### EXERCISE DIRECTIONS
Output all lines exactly, with nothing added or dropped.

### DATA BLOCK
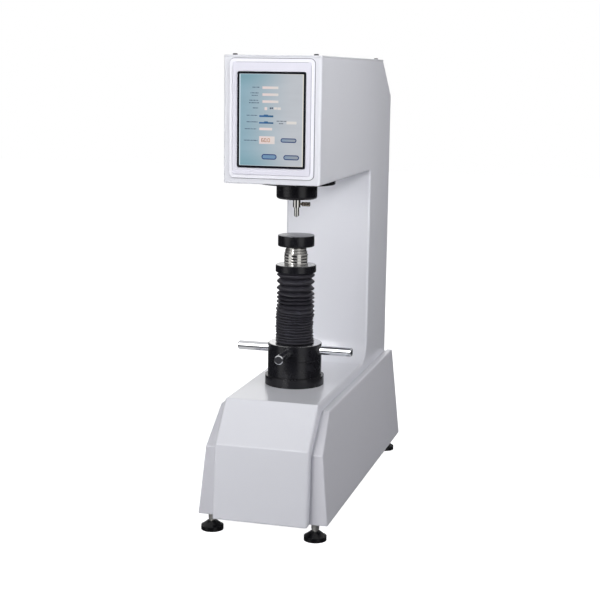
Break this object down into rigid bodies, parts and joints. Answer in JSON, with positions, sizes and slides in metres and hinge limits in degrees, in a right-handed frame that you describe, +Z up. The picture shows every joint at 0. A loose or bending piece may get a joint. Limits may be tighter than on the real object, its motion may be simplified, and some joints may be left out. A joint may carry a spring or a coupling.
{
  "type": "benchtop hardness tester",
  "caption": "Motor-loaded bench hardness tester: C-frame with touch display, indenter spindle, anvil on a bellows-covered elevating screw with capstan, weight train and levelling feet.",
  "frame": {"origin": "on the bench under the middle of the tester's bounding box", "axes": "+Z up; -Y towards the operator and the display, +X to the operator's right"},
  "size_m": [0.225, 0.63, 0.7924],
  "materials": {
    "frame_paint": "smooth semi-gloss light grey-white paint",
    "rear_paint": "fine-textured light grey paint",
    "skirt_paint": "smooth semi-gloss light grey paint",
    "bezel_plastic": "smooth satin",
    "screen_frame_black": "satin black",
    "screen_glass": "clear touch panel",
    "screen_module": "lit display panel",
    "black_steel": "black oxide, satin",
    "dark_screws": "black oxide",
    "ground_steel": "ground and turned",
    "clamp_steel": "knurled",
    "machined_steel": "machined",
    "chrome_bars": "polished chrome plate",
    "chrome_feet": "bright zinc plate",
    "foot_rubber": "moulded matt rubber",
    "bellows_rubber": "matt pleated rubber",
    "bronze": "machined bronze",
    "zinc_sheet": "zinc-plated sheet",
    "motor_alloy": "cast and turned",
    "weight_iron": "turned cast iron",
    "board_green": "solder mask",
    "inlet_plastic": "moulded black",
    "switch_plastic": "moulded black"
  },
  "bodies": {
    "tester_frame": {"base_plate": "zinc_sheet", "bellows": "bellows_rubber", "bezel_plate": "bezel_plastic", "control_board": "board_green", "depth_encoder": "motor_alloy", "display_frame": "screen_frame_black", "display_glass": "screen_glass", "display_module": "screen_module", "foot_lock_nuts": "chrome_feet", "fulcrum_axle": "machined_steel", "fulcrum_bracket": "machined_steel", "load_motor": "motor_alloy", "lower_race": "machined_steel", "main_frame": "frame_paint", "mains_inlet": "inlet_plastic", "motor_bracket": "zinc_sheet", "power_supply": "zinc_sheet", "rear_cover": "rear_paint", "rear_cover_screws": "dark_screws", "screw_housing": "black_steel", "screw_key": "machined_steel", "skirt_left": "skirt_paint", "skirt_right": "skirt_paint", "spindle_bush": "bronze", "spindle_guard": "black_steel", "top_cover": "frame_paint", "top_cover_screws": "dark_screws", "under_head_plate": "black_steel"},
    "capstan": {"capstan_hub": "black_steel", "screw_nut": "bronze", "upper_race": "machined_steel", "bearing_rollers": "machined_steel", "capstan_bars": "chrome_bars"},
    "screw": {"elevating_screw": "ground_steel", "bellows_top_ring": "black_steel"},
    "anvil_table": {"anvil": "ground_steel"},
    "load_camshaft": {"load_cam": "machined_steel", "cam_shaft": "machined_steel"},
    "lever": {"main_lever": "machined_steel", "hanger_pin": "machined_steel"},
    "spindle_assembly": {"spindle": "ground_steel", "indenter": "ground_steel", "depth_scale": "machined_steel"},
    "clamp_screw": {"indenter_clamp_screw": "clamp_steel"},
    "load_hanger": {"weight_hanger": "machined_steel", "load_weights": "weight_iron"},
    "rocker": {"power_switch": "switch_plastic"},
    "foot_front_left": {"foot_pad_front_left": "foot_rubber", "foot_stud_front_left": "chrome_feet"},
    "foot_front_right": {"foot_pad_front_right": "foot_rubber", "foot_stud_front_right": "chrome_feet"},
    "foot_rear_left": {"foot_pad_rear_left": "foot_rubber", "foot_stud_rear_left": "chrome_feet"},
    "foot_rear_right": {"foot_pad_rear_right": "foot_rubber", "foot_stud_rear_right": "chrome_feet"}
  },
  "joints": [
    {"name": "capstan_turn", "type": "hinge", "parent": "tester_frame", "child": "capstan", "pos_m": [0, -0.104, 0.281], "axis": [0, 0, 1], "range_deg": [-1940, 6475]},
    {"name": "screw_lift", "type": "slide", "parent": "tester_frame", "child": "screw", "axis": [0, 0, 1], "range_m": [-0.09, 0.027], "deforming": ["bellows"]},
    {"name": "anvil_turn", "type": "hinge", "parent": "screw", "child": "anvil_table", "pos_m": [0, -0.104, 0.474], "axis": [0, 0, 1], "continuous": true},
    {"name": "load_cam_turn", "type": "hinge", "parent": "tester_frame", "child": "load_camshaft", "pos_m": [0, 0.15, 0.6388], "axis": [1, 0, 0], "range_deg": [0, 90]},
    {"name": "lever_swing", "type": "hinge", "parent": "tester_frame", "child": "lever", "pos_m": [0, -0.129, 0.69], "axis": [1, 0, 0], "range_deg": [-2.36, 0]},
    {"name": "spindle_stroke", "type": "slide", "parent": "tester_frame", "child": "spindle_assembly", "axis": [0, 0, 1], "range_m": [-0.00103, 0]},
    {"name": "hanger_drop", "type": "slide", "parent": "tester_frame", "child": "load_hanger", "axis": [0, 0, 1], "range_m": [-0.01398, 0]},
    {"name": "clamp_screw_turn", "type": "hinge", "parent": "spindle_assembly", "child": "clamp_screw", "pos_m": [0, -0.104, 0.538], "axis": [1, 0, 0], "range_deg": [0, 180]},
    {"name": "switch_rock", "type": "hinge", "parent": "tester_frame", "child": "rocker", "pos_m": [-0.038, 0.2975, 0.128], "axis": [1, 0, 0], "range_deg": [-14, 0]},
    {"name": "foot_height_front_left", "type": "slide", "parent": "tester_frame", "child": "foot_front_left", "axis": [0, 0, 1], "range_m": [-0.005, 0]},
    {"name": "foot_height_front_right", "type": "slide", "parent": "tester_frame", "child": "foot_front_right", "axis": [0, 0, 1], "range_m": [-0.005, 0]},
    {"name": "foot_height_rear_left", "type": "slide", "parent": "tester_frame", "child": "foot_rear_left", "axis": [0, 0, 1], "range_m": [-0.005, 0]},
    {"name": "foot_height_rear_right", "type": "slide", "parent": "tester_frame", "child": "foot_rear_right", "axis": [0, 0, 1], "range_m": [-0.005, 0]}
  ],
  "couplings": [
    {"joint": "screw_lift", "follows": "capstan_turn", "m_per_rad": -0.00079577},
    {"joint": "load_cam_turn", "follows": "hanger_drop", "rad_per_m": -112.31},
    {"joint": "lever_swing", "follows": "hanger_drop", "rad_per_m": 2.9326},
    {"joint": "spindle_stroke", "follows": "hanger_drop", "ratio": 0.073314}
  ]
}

### TASK RESPONSE
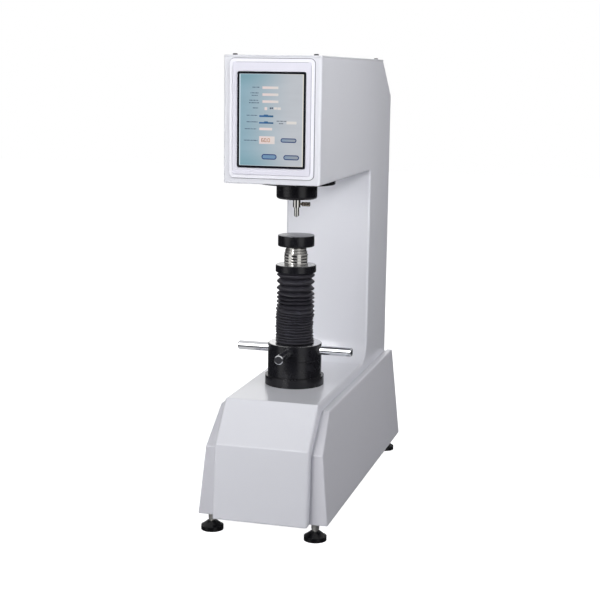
Break this object down into rigid bodies, parts and joints. Answer in JSON, with positions, sizes and slides in metres and hinge limits in degrees, in a right-handed frame that you describe, +Z up. The picture shows every joint at 0. A loose or bending piece may get a joint. Limits may be tighter than on the real object, its motion may be simplified, and some joints may be left out. A joint may carry a spring or a coupling.
{
  "type": "benchtop hardness tester",
  "caption": "Motor-loaded bench hardness tester: C-frame with touch display, indenter spindle, anvil on a bellows-covered elevating screw with capstan, weight train and levelling feet.",
  "frame": {"origin": "on the bench under the middle of the tester's bounding box", "axes": "+Z up; -Y towards the operator and the display, +X to the operator's right"},
  "size_m": [0.225, 0.63, 0.7924],
  "materials": {
    "frame_paint": "smooth semi-gloss light grey-white paint",
    "rear_paint": "fine-textured light grey paint",
    "skirt_paint": "smooth semi-gloss light grey paint",
    "bezel_plastic": "smooth satin",
    "screen_frame_black": "satin black",
    "screen_glass": "clear touch panel",
    "screen_module": "lit display panel",
    "black_steel": "black oxide, satin",
    "dark_screws": "black oxide",
    "ground_steel": "ground and turned",
    "clamp_steel": "knurled",
    "machined_steel": "machined",
    "chrome_bars": "polished chrome plate",
    "chrome_feet": "bright zinc plate",
    "foot_rubber": "moulded matt rubber",
    "bellows_rubber": "matt pleated rubber",
    "bronze": "machined bronze",
    "zinc_sheet": "zinc-plated sheet",
    "motor_alloy": "cast and turned",
    "weight_iron": "turned cast iron",
    "board_green": "solder mask",
    "inlet_plastic": "moulded black",
    "switch_plastic": "moulded black"
  },
  "bodies": {
    "tester_frame": {"base_plate": "zinc_sheet", "bellows": "bellows_rubber", "bezel_plate": "bezel_plastic", "control_board": "board_green", "depth_encoder": "motor_alloy", "display_frame": "screen_frame_black", "display_glass": "screen_glass", "display_module": "screen_module", "foot_lock_nuts": "chrome_feet", "fulcrum_axle": "machined_steel", "fulcrum_bracket": "machined_steel", "load_motor": "motor_alloy", "lower_race": "machined_steel", "main_frame": "frame_paint", "mains_inlet": "inlet_plastic", "motor_bracket": "zinc_sheet", "power_supply": "zinc_sheet", "rear_cover": "rear_paint", "rear_cover_screws": "dark_screws", "screw_housing": "black_steel", "screw_key": "machined_steel", "skirt_left": "skirt_paint", "skirt_right": "skirt_paint", "spindle_bush": "bronze", "spindle_guard": "black_steel", "top_cover": "frame_paint", "top_cover_screws": "dark_screws", "under_head_plate": "black_steel"},
    "capstan": {"capstan_hub": "black_steel", "screw_nut": "bronze", "upper_race": "machined_steel", "bearing_rollers": "machined_steel", "capstan_bars": "chrome_bars"},
    "screw": {"elevating_screw": "ground_steel", "bellows_top_ring": "black_steel"},
    "anvil_table": {"anvil": "ground_steel"},
    "load_camshaft": {"load_cam": "machined_steel", "cam_shaft": "machined_steel"},
    "lever": {"main_lever": "machined_steel", "hanger_pin": "machined_steel"},
    "spindle_assembly": {"spindle": "ground_steel", "indenter": "ground_steel", "depth_scale": "machined_steel"},
    "clamp_screw": {"indenter_clamp_screw": "clamp_steel"},
    "load_hanger": {"weight_hanger": "machined_steel", "load_weights": "weight_iron"},
    "rocker": {"power_switch": "switch_plastic"},
    "foot_front_left": {"foot_pad_front_left": "foot_rubber", "foot_stud_front_left": "chrome_feet"},
    "foot_front_right": {"foot_pad_front_right": "foot_rubber", "foot_stud_front_right": "chrome_feet"},
    "foot_rear_left": {"foot_pad_rear_left": "foot_rubber", "foot_stud_rear_left": "chrome_feet"},
    "foot_rear_right": {"foot_pad_rear_right": "foot_rubber", "foot_stud_rear_right": "chrome_feet"}
  },
  "joints": [
    {"name": "capstan_turn", "type": "hinge", "parent": "tester_frame", "child": "capstan", "pos_m": [0, -0.104, 0.281], "axis": [0, 0, 1], "range_deg": [-1940, 6475]},
    {"name": "screw_lift", "type": "slide", "parent": "tester_frame", "child": "screw", "axis": [0, 0, 1], "range_m": [-0.09, 0.027], "deforming": ["bellows"]},
    {"name": "anvil_turn", "type": "hinge", "parent": "screw", "child": "anvil_table", "pos_m": [0, -0.104, 0.474], "axis": [0, 0, 1], "continuous": true},
    {"name": "load_cam_turn", "type": "hinge", "parent": "tester_frame", "child": "load_camshaft", "pos_m": [0, 0.15, 0.6388], "axis": [1, 0, 0], "range_deg": [0, 90]},
    {"name": "lever_swing", "type": "hinge", "parent": "tester_frame", "child": "lever", "pos_m": [0, -0.129, 0.69], "axis": [1, 0, 0], "range_deg": [-2.36, 0]},
    {"name": "spindle_stroke", "type": "slide", "parent": "tester_frame", "child": "spindle_assembly", "axis": [0, 0, 1], "range_m": [-0.00103, 0]},
    {"name": "hanger_drop", "type": "slide", "parent": "tester_frame", "child": "load_hanger", "axis": [0, 0, 1], "range_m": [-0.01398, 0]},
    {"name": "clamp_screw_turn", "type": "hinge", "parent": "spindle_assembly", "child": "clamp_screw", "pos_m": [0, -0.104, 0.538], "axis": [1, 0, 0], "range_deg": [0, 180]},
    {"name": "switch_rock", "type": "hinge", "parent": "tester_frame", "child": "rocker", "pos_m": [-0.038, 0.2975, 0.128], "axis": [1, 0, 0], "range_deg": [-14, 0]},
    {"name": "foot_height_front_left", "type": "slide", "parent": "tester_frame", "child": "foot_front_left", "axis": [0, 0, 1], "range_m": [-0.005, 0]},
    {"name": "foot_height_front_right", "type": "slide", "parent": "tester_frame", "child": "foot_front_right", "axis": [0, 0, 1], "range_m": [-0.005, 0]},
    {"name": "foot_height_rear_left", "type": "slide", "parent": "tester_frame", "child": "foot_rear_left", "axis": [0, 0, 1], "range_m": [-0.005, 0]},
    {"name": "foot_height_rear_right", "type": "slide", "parent": "tester_frame", "child": "foot_rear_right", "axis": [0, 0, 1], "range_m": [-0.005, 0]}
  ],
  "couplings": [
    {"joint": "screw_lift", "follows": "capstan_turn", "m_per_rad": -0.00079577},
    {"joint": "load_cam_turn", "follows": "hanger_drop", "rad_per_m": -112.31},
    {"joint": "lever_swing", "follows": "hanger_drop", "rad_per_m": 2.9326},
    {"joint": "spindle_stroke", "follows": "hanger_drop", "ratio": 0.073314}
  ]
}